A second big issue with DirectQuery models is that DirectQuery models support limited data modeling and this can hinder advanced data analytics. DirectQuery models only support extremely limited DAX equations for calculated columns and even DAX measures cannot employ the full range of DAX functions. Perhaps even worse, the exact DAX functions supported vary depending on the data source.
A third issue involves data transformation limitations. Unlike import mode where you can apply complex data transformations once during a data refresh, DirectQuery data transformations must be performed as part of every query to the source system and these transformations must translate into a native, source system query.
There are many more issues with Power BI DirectQuery vs. import, such as DirectQuery not supporting query caching, date time limitations to only seconds and not milliseconds, offline access restrictions, the ability for visuals on the same page to show different results, and a hard limit of one million rows returned from the source per query.
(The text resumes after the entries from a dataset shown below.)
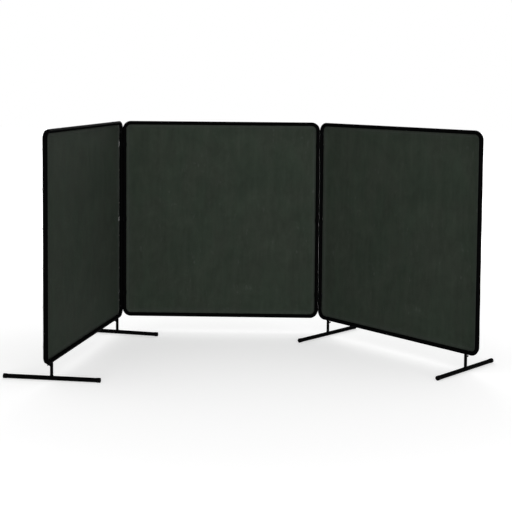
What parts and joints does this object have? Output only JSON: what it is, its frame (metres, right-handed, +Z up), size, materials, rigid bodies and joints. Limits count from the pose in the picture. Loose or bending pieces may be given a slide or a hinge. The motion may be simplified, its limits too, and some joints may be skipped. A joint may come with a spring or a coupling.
{
  "type": "welding screen",
  "caption": "Free-standing three-panel welding screen: square tube frames with cloth covers, hinged with double clips, on T-shaped feet.",
  "frame": {"origin": "on the floor, at the centre of the footprint's bounding box with the panels at rest", "axes": "+Z up, +X along the middle panel to the viewer's right, -Y towards the viewer (the front)"},
  "size_m": [3.9744, 2.009, 1.9685],
  "materials": {
    "frame_enamel": "satin black enamel",
    "foot_enamel": "gloss black enamel",
    "cover_cloth": "dark olive green canvas, flame retardant",
    "clip_nylon": "moulded black nylon",
    "snap_metal": "nickel plated, dulled",
    "screw_steel": "black zinc plated",
    "end_cap_vinyl": "black vinyl"
  },
  "bodies": {
    "centre_panel": {"centre_bottom_rail": "frame_enamel", "centre_top_rail": "frame_enamel", "centre_left_stile": "frame_enamel", "centre_right_stile": "frame_enamel", "centre_corner_bends": "frame_enamel", "centre_joint_screws": "screw_steel", "centre_cover": "cover_cloth", "centre_snap_studs": "snap_metal", "centre_snap_caps": "snap_metal"},
    "left_clips": {"left_upper_hinge_clip": "clip_nylon", "left_middle_hinge_clip": "clip_nylon", "left_lower_hinge_clip": "clip_nylon"},
    "left_panel": {"left_bottom_rail": "frame_enamel", "left_top_rail": "frame_enamel", "left_hinge_stile": "frame_enamel", "left_outer_stile": "frame_enamel", "left_corner_bends": "frame_enamel", "left_joint_screws": "screw_steel", "left_cover": "cover_cloth", "left_snap_studs": "snap_metal", "left_snap_caps": "snap_metal", "left_foot_stubs": "frame_enamel"},
    "left_front_foot": {"left_front_foot_bar": "foot_enamel", "left_front_post": "foot_enamel", "left_front_end_caps": "end_cap_vinyl", "left_front_weld_nut": "foot_enamel", "left_front_set_screw": "screw_steel"},
    "left_back_foot": {"left_back_foot_bar": "foot_enamel", "left_back_post": "foot_enamel", "left_back_end_caps": "end_cap_vinyl", "left_back_weld_nut": "foot_enamel", "left_back_set_screw": "screw_steel"},
    "right_clips": {"right_upper_hinge_clip": "clip_nylon", "right_middle_hinge_clip": "clip_nylon", "right_lower_hinge_clip": "clip_nylon"},
    "right_panel": {"right_bottom_rail": "frame_enamel", "right_top_rail": "frame_enamel", "right_hinge_stile": "frame_enamel", "right_outer_stile": "frame_enamel", "right_corner_bends": "frame_enamel", "right_joint_screws": "screw_steel", "right_cover": "cover_cloth", "right_snap_studs": "snap_metal", "right_snap_caps": "snap_metal", "right_foot_stubs": "frame_enamel"},
    "right_front_foot": {"right_front_foot_bar": "foot_enamel", "right_front_post": "foot_enamel", "right_front_end_caps": "end_cap_vinyl", "right_front_weld_nut": "foot_enamel", "right_front_set_screw": "screw_steel"},
    "right_back_foot": {"right_back_foot_bar": "foot_enamel", "right_back_post": "foot_enamel", "right_back_end_caps": "end_cap_vinyl", "right_back_weld_nut": "foot_enamel", "right_back_set_screw": "screw_steel"}
  },
  "joints": [
    {"name": "left_clip_swing", "type": "hinge", "parent": "centre_panel", "child": "left_clips", "pos_m": [-1.2682, 0.80233, 0], "axis": [0, 0, 1], "range_deg": [-64.9, 35.1]},
    {"name": "left_panel_swing", "type": "hinge", "parent": "left_clips", "child": "left_panel", "pos_m": [-1.29581, 0.77923, 0], "axis": [0, 0, 1], "range_deg": [-64.9, 35.1]},
    {"name": "left_front_foot_swivel", "type": "hinge", "parent": "left_panel", "child": "left_front_foot", "pos_m": [-1.59422, -0.87923, 0], "axis": [0, 0, 1], "range_deg": [-93.3, 86.7]},
    {"name": "left_back_foot_swivel", "type": "hinge", "parent": "left_panel", "child": "left_back_foot", "pos_m": [-1.31535, 0.67068, 0], "axis": [0, 0, 1], "range_deg": [-88.2, 91.8]},
    {"name": "right_clip_swing", "type": "hinge", "parent": "centre_panel", "child": "right_clips", "pos_m": [0.5272, 0.80233, 0], "axis": [0, 0, 1], "range_deg": [-51.35, 48.65]},
    {"name": "right_panel_swing", "type": "hinge", "parent": "right_clips", "child": "right_panel", "pos_m": [0.56018, 0.78788, 0], "axis": [0, 0, 1], "range_deg": [-51.35, 48.65]},
    {"name": "right_front_foot_swivel", "type": "hinge", "parent": "right_panel", "child": "right_front_foot", "pos_m": [1.70295, -0.45052, 0], "axis": [0, 0, 1], "range_deg": [-93.8, 86.2]},
    {"name": "right_back_foot_swivel", "type": "hinge", "parent": "right_panel", "child": "right_back_foot", "pos_m": [0.63498, 0.70682, 0], "axis": [0, 0, 1], "range_deg": [-93.7, 86.3]}
  ]
}
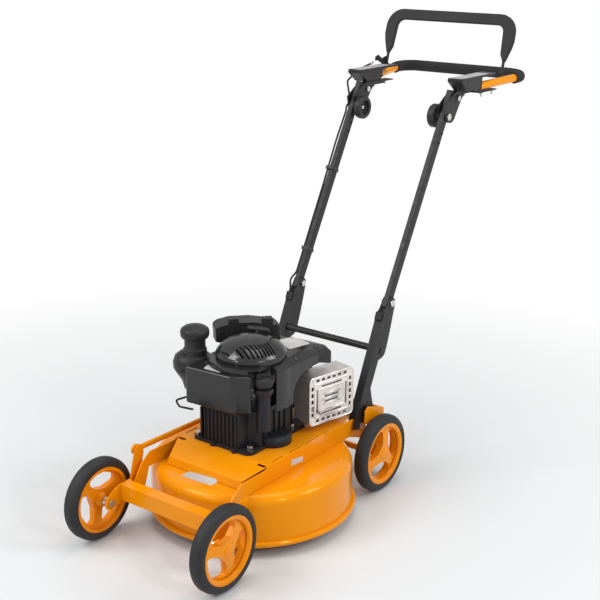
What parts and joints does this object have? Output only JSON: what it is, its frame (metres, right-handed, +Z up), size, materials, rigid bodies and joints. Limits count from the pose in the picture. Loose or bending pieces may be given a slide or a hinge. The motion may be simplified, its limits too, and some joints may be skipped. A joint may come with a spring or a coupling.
{
  "type": "walk-behind rotary lawn mower",
  "caption": "Petrol rotary lawn mower with an orange round deck, black folding handle, linked height adjustment, recoil-start engine and a brake bail.",
  "frame": {"origin": "on the ground plane the wheels stand on, directly below the crankshaft", "axes": "+Z up, -Y the way the mower travels, +X towards the mower's left side as its user sees it"},
  "size_m": [0.512, 1.4105, 1.1577],
  "materials": {
    "orange_paint": "gloss orange enamel",
    "frame_paint": "semi-gloss black powder coat",
    "zinc_plate": "bright zinc plate",
    "tread_rubber": "black rubber tread",
    "rim_plastic": "orange moulded plastic",
    "grip_foam": "black closed-cell foam",
    "panel_plastic": "fine-grained black plastic",
    "shroud_plastic": "satin black plastic",
    "cast_alloy": "cast alloy, dark coated",
    "guard_silver": "embossed bright aluminium sheet",
    "dark_steel": "dark oiled steel",
    "cable_jacket": "black cable jacket"
  },
  "bodies": {
    "chassis": {"air_filter_base": "panel_plastic", "blower_shroud": "shroud_plastic", "cable_bracket": "zinc_plate", "cable_lower": "cable_jacket", "carburettor": "cast_alloy", "chassis_plate": "orange_paint", "crankcase": "cast_alloy", "cross_tube": "frame_paint", "cylinder_block": "cast_alloy", "deck_shell": "orange_paint", "filler_neck": "shroud_plastic", "frame_bolts": "zinc_plate", "fuel_tank": "shroud_plastic", "handle_channel_left": "frame_paint", "handle_channel_right": "frame_paint", "muffler_body": "dark_steel", "muffler_guard": "guard_silver", "rear_guard": "orange_paint", "rear_pivot_shaft": "zinc_plate", "recoil_cover": "shroud_plastic", "side_frame_left": "orange_paint", "side_frame_right": "orange_paint", "spark_plug": "cable_jacket"},
    "front_axle": {"front_axle_beam": "orange_paint", "front_axle_arm": "orange_paint", "front_wheel_bolts": "zinc_plate"},
    "rear_axle": {"rear_axle_beam": "orange_paint", "rear_axle_arm": "orange_paint", "rear_wheel_bolts": "zinc_plate"},
    "link": {"link_rod": "orange_paint"},
    "upper_handle": {"upper_tube_left": "frame_paint", "upper_tube_right": "frame_paint", "cable_upper": "cable_jacket"},
    "head": {"head_brackets": "frame_paint", "handlebar": "orange_paint", "grip_sleeve": "grip_foam", "control_panels": "panel_plastic", "head_bolts": "zinc_plate", "cable_head": "cable_jacket"},
    "knob_left": {"adjust_knob_left": "panel_plastic"},
    "knob_right": {"adjust_knob_right": "panel_plastic"},
    "bail": {"bail_rod": "frame_paint", "bail_cover": "panel_plastic"},
    "crank": {"crankshaft": "dark_steel", "flywheel": "cast_alloy", "blade": "dark_steel", "blade_boss": "dark_steel", "blade_bolt": "zinc_plate"},
    "pull_grip": {"starter_grip": "panel_plastic"},
    "tank_cap": {"fuel_cap": "panel_plastic"},
    "oil_dipstick": {"dipstick": "panel_plastic"},
    "filter_cover": {"air_filter_cover": "panel_plastic"},
    "wheel_front_left": {"tyre_front_left": "tread_rubber", "rim_front_left": "rim_plastic"},
    "wheel_front_right": {"tyre_front_right": "tread_rubber", "rim_front_right": "rim_plastic"},
    "wheel_rear_left": {"tyre_rear_left": "tread_rubber", "rim_rear_left": "rim_plastic"},
    "wheel_rear_right": {"tyre_rear_right": "tread_rubber", "rim_rear_right": "rim_plastic"}
  },
  "joints": [
    {"name": "rear_axle_swing", "type": "hinge", "parent": "chassis", "child": "rear_axle", "pos_m": [0, 0.358, 0.09], "axis": [1, 0, 0], "range_deg": [0, 32]},
    {"name": "front_axle_swing", "type": "hinge", "parent": "chassis", "child": "front_axle", "pos_m": [0, -0.258, 0.104], "axis": [1, 0, 0], "range_deg": [0, 32]},
    {"name": "link_pivot", "type": "hinge", "parent": "front_axle", "child": "link", "pos_m": [-0.1665, -0.232, 0.195], "axis": [1, 0, 0], "range_deg": [-32, 0]},
    {"name": "wheel_front_left_spin", "type": "hinge", "parent": "front_axle", "child": "wheel_front_left", "pos_m": [0.192, -0.334, 0.1], "axis": [1, 0, 0], "continuous": true},
    {"name": "wheel_front_right_spin", "type": "hinge", "parent": "front_axle", "child": "wheel_front_right", "pos_m": [-0.192, -0.334, 0.1], "axis": [1, 0, 0], "continuous": true},
    {"name": "wheel_rear_left_spin", "type": "hinge", "parent": "rear_axle", "child": "wheel_rear_left", "pos_m": [0.192, 0.282, 0.1], "axis": [1, 0, 0], "continuous": true},
    {"name": "wheel_rear_right_spin", "type": "hinge", "parent": "rear_axle", "child": "wheel_rear_right", "pos_m": [-0.192, 0.282, 0.1], "axis": [1, 0, 0], "continuous": true},
    {"name": "handle_fold", "type": "hinge", "parent": "chassis", "child": "upper_handle", "pos_m": [0, 0.3804, 0.4666], "axis": [1, 0, 0], "range_deg": [0, 110]},
    {"name": "head_tilt", "type": "hinge", "parent": "upper_handle", "child": "head", "pos_m": [0, 0.6264, 0.9116], "axis": [1, 0, 0], "range_deg": [-25, 8]},
    {"name": "knob_left_turn", "type": "hinge", "parent": "upper_handle", "child": "knob_left", "pos_m": [0.1304, 0.6264, 0.9116], "axis": [1, 0, 0], "range_deg": [-180, 180]},
    {"name": "knob_right_turn", "type": "hinge", "parent": "upper_handle", "child": "knob_right", "pos_m": [-0.1304, 0.6264, 0.9116], "axis": [1, 0, 0], "range_deg": [-180, 180]},
    {"name": "bail_squeeze", "type": "hinge", "parent": "head", "child": "bail", "pos_m": [0, 0.849, 1.005], "axis": [1, 0, 0], "range_deg": [-68, 0], "stiffness_Nm_per_rad": 1.4, "springref_deg": 57.3},
    {"name": "crank_spin", "type": "hinge", "parent": "chassis", "child": "crank", "pos_m": [0, 0, 0.2], "axis": [0, 0, 1], "continuous": true},
    {"name": "starter_pull", "type": "slide", "parent": "chassis", "child": "pull_grip", "axis": [0, 0.5, 0.866], "range_m": [0, 0.45], "stiffness_N_per_m": 12, "springref_m": -0.4},
    {"name": "tank_cap_turn", "type": "hinge", "parent": "chassis", "child": "tank_cap", "pos_m": [-0.144, -0.04, 0.43], "axis": [0, 0, 1], "range_deg": [0, 90]},
    {"name": "dipstick_turn", "type": "hinge", "parent": "chassis", "child": "oil_dipstick", "pos_m": [0.08, -0.054, 0.375], "axis": [0, 0, 1], "range_deg": [0, 180]},
    {"name": "filter_cover_lift", "type": "slide", "parent": "chassis", "child": "filter_cover", "axis": [0, 0, 1], "range_m": [0, 0.03]}
  ],
  "couplings": [
    {"joint": "front_axle_swing", "follows": "rear_axle_swing", "ratio": 1},
    {"joint": "link_pivot", "follows": "rear_axle_swing", "ratio": -1}
  ]
}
There are also numerous reporting limitations and considerations such as using filters, totals, multi-select slicers, and even the use of median can all lead to degraded report performance due to the additional queries generated.
Are There Any Use Cases for DirectQuery in Power BI?
At this point, you may well be wondering whether anyone should ever use DirectQuery in any situation. What perhaps you don’t know is that the above list of limitations is significantly shorter than it was four or five years ago!
This is not to say that there are not valid use cases for Power BI DirectQuery vs. import — there are. However, with the current feature set of Power BI these use cases are severely limited. In addition, even in valid use cases, the use of DirectQuery in a Power BI solution adds a tremendous amount of complexity and requires careful planning.
Even with Power BI features like aggregation tables and, recently, automatic aggregations, the performance limitations of DirectQuery still remain.